Ma tante vient d’être disgraciée, dit-on ; après avoir charmé le Roi et l’avoir vu deux fois, elle n’a pas été assez facile à vivre, et a refusé d’y retourner. Mme du Cayla, qui était partie pour la campagne au désespoir, est revenue sur cette bonne nouvelle.

Il y a quelques jours que le Roi a envoyé à Mme du Cayla une perruche qui par le admirablement. C’est son premier gentilhomme de la chambre, M. le duc d’Aumont, qui l’a portée.

Chaque jour, il lui envoie des fleurs. Tous les mercredis, elle va le voir de trois à cinq heures et demie. Ces jours-là le Roi est toujours plus gai au Conseil, et si, par hasard, il y a quelque affaire qu’on soit obligé de lui soumettre de nouveau, il a grand soin de dire : « Vous n’enverrez que demain. »

Le pavillon de Saint-Ouen avance beaucoup. On dit qu’il est d’une grande magnificence. Le secret est encore officiel, mais tout le monde sait à qui il est destiné. Les ouvriers auxquels on le demande répondent que c’est pour la maîtresse du Roi.


4 juin.

M. de Richelieu est mort[1]. La pauvre comtesse de Gotheland ne se console pas. Elle ne sort plus, si ce n’est pour aller à l’Assomption[2] ; tout le monde prend part à cette douleur et je ne crois pas que personne ait attaché à ses regrets le ridicule qu’on mettait à sa passion.

Elle a été au-devant de lui jusqu’à Versailles[3]. Pendant qu’on changeait ses chevaux, il voulut descendre de voiture, et tomba évanoui dans les bras de ses gens.

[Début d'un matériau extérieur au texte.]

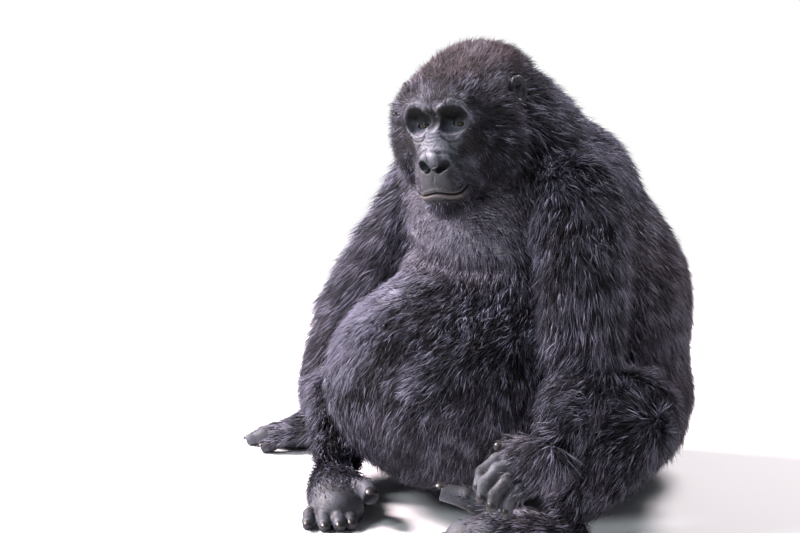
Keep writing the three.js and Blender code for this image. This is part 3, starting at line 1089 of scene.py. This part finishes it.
def marks(p, head):
    """How brown and how pale skin and coat are at body points; the brow's edge is paler hair under a painted
    highlight.
    """
    m = mirrored(to_head(p))
    x, y, z = m.T
    crown = step(36, 92, z) * step(210, 120, y) * step(-10, 20, y) * head
    back = 0.4 * step(20, 180, p[:, 1]) * step(620, 480, p[:, 2])
    brown = np.clip(0.9 * crown + back * (1 - head) + 0.12 * wander(p, 90, 3)[:, 0], 0, 1)
    chest = breast_area(p, (-15, -60), (170, 100), (400, 450), (640, 590)) * (1 - head)
    # the brow's edge: paler short hair, with a painted highlight where the light catches it
    arc = [(4, 28), (18, 33), (36, 37), (52, 30), (63, 13), (67, -8)]
    rim = crease(m, arc, 3.2) * step(40, 10, y) * 0.8 * step(-24, 4, z)
    beside = step(24, 34, x) * step(64, 54, x) * step(20, 0, y)
    lip_side = 0.6 * beside * step(-112, -100, z) * step(-50, -66, z)
    pale = np.clip(chest + 0.2 * step(0.3, 1, wander(p, 60, 5)[:, 1]) + (rim + lip_side) * head, 0, 1)
    return brown, pale


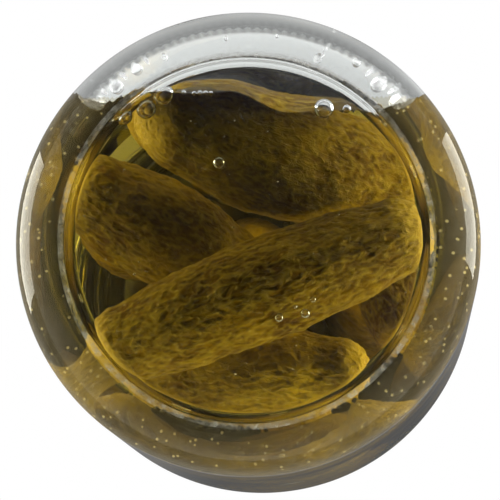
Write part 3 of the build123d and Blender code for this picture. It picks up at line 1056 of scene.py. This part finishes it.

La pauvre Reine, si elle n’eût été retenue, se serait précipitée auprès de lui. Il se trouva mal ainsi trois fois de Paris à Versailles. Qu’on juge de l’état de la comtesse de Gotheland obligée de rester cachée dans sa voiture, convaincue du danger de M. de Richelieu, et persuadée que si elle avait eu le droit de le soigner, il ne serait pas mort.

Ma tante alla la voir le jour même ; elle était dans son lit,

  1. Le 17 mai 1822.
  2. Église où avait été déposé le corps du duc de Richelieu.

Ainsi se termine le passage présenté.